It has been 131 days since we returned from the Philippines.
I wrote that sentence and tears welled up in my eyes. Partly because sometimes it seemed like it never even happened. Partly because most of the time it it has such a grip on my heart that I can’t think of anything else.
Images of the children we spent time with flash through my head all day long. I find myself scrolling back through my photo albums on Facebook just so that I can make sure I don’t forget the details. I have debated several times going and getting these pictures blown up and framed so that I can hang them on my wall, just so their faces won’t fade in my mind:
It’s hard because I know they probably don’t remember us. I know that to them, we were probably just 2 more people who walked into their lives, gave them some hope, and walked out again. To them, we’re just 2 more people who disappeared.
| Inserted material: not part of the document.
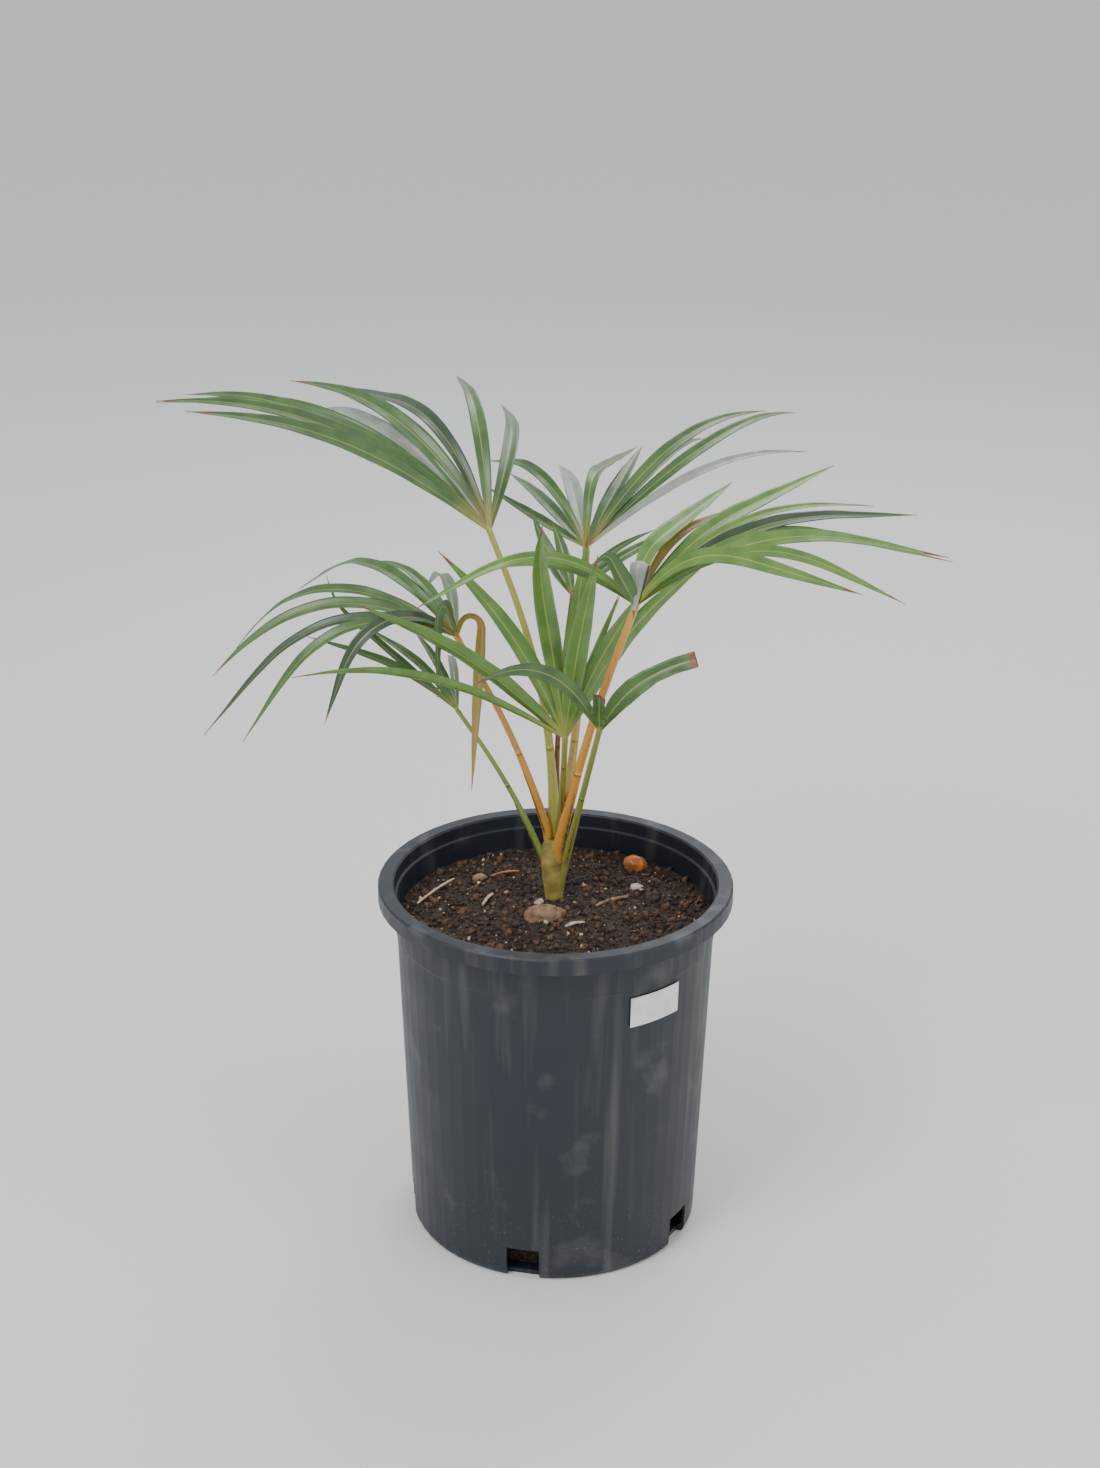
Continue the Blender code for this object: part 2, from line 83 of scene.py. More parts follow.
LEAFLETS = {
    "upper_left": (
        Leaflet(200, 40, 310, 26, 28, 14),
        Leaflet(193, 42, 345, 31, 42, 12),
        Leaflet(180, 43, 325, 55, -45, 12),
        Leaflet(170, 43, 370, 54, -30, 12, 0.4, 0.4),
        Leaflet(153, 44, 310, 60, -35, 13, 0.4, 0.4),
        Leaflet(144, 48, 254, 53, -6, 16),
        Leaflet(128, 56, 325, 63, -8, 13, 0.3, 0.3),
        Leaflet(100, 65, 235, 70, 0, 13, 0.4, 0.4),
        Leaflet(78, 30, 285, 38, 18, 13, 0.4, 0.4),
    ),
    "back": (
        Leaflet(134, 12, 130, 0, 0, 9),
        Leaflet(126, 46, 196, 60, -10, 10, 0.4, 0.4),
        Leaflet(114, 12, 200, 18, -8, 11),
        Leaflet(96, 16, 220, 27, 0, 15),
        Leaflet(84, 83, 244, 91, -8, 12, 0.2, 0.2),
        Leaflet(70, 22, 178, 16, 5, 14),
        Leaflet(56, 26, 280, 40, 18, 9),
        Leaflet(45, 40, 272, 49, 8, 12),
        Leaflet(37, 32, 335, 45, 28, 11),
        Leaflet(24, 33, 262, 46, 24, 8),
    ),
    "right": (
        Leaflet(173, 37, 134, 54, 0, 9),
        Leaflet(183, 45, 200, 76, 0, 9, 0.4, 0.4),
        Leaflet(60, 85, 176, 75, -4, 16, 0.2, 0.2),
        Leaflet(54, 49, 200, 52, 0, 9, 0.3, 0.3),
        Leaflet(42, 36, 257, 30, 5, 15, 0.3, 0.3),
        Leaflet(30, 38, 228, 46, -12, 9),
        Leaflet(19, 37, 261, 43, 3, 13, 0.4, 0.4),
        Leaflet(9, 41, 330, 60, 25, 8, 0.3, 0.3),
        Leaflet(-4, 39, 272, 54, 20, 13, 0.4, 0.4),
        Leaflet(-17, 41, 262, 48, -32, 10, 0.4, 0.4),
        Leaflet(-29, 54, 226, 56, -12, 13, 0.3, 0.3),
        Leaflet(244, 112, 86, 194, 0, 15, 0.44, 0.14),
        Leaflet(221, 58, 74, 102, 0, 14, 0.8, 0.15),
    ),
    "front": (
        Leaflet(200, 35, 290, 24, 34, 9),
        Leaflet(194, 47, 228, 18, 18, 15),
        Leaflet(202, 68, 206, 20, 0, 15),
        Leaflet(248, 73, 290, 36, 25, 17),
        Leaflet(284, 68, 211, 10, 0, 18),
        Leaflet(50, 84, 172, 6, 0, 15),
        Leaflet(70, 35, 160, 10, 0, 8),
        Leaflet(60, 50, 134, 4, 0, 8),
        Leaflet(40, 61, 145, 18, 0, 16),
        Leaflet(38, 55, 208, 36, 4, 16),
    ),
    "left": (
        Leaflet(-8, 76, 184, 170, 0, 10, 0.14, 0.1),
        Leaflet(96, 14, 236, 45, 6, 12),
        Leaflet(132, 47, 134, 63, 0, 10),
        Leaflet(146, 40, 230, 71, -20, 13, 0.4, 0.4),
        Leaflet(160, 26, 242, 76, -12, 11),
        Leaflet(172, 25, 224, 71, 15, 12),
        Leaflet(184, 22, 248, 72, 0, 10, 0.4, 0.4),
        Leaflet(195, 25, 222, 81, -6, 10, 0.4, 0.4),
        Leaflet(205, 40, 168, 109, 0, 11, 0.4, 0.4),
        Leaflet(244, 62, 121, 152, 0, 11, 0.36, 0.14),
    ),
    "lower_left": (
        Leaflet(174, 41, 140, 26, 0, 8, 0.4, 0.4),
        Leaflet(160, 36, 158, -40, 0, 7, 0.85, 0.15),
        Leaflet(148, 48, 112, 29, 0, 8, 0.4, 0.4),
        Leaflet(122, 48, 90, 30, 0, 8),
        Leaflet(95, 16, 157, 39, 0, 8),
    ),
    "lower_right": (
        Leaflet(205, 61, 158, 66, 24, 13),
        Leaflet(268, 60, 44, 0, 0, 14, 0.5, 0.5, True),
        Leaflet(0, 59, 101, 41, 0, 17, 0.5, 0.5, True),
    ),
    "inner": (
        Leaflet(130, 40, 80, -15, 0, 12),
        Leaflet(112, 60, 70, 25, 0, 11),
        Leaflet(20, 51, 90, 34, 0, 7),
        Leaflet(0, 43, 112, 22, 0, 9),
    ),
}
COURSE_STEPS = 20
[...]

They have no idea that I think of them constantly, that we’re praying for them all the time, that at some point almost every day I think about how I wish I was sitting with them on a railroad track in the middle of a squatter village rather than sitting here.
I have this fear of waking up one day and realizing that I have forgotten…. forgotten their faces, their hugs, their excitement, their need for Jesus. Forgotten to pray.
I hope that after 131 more days or 131 more years, I will remember. But I know that if I don’t, I have a God who does. He remembers. He knows those children. And He isn’t one that just disappears.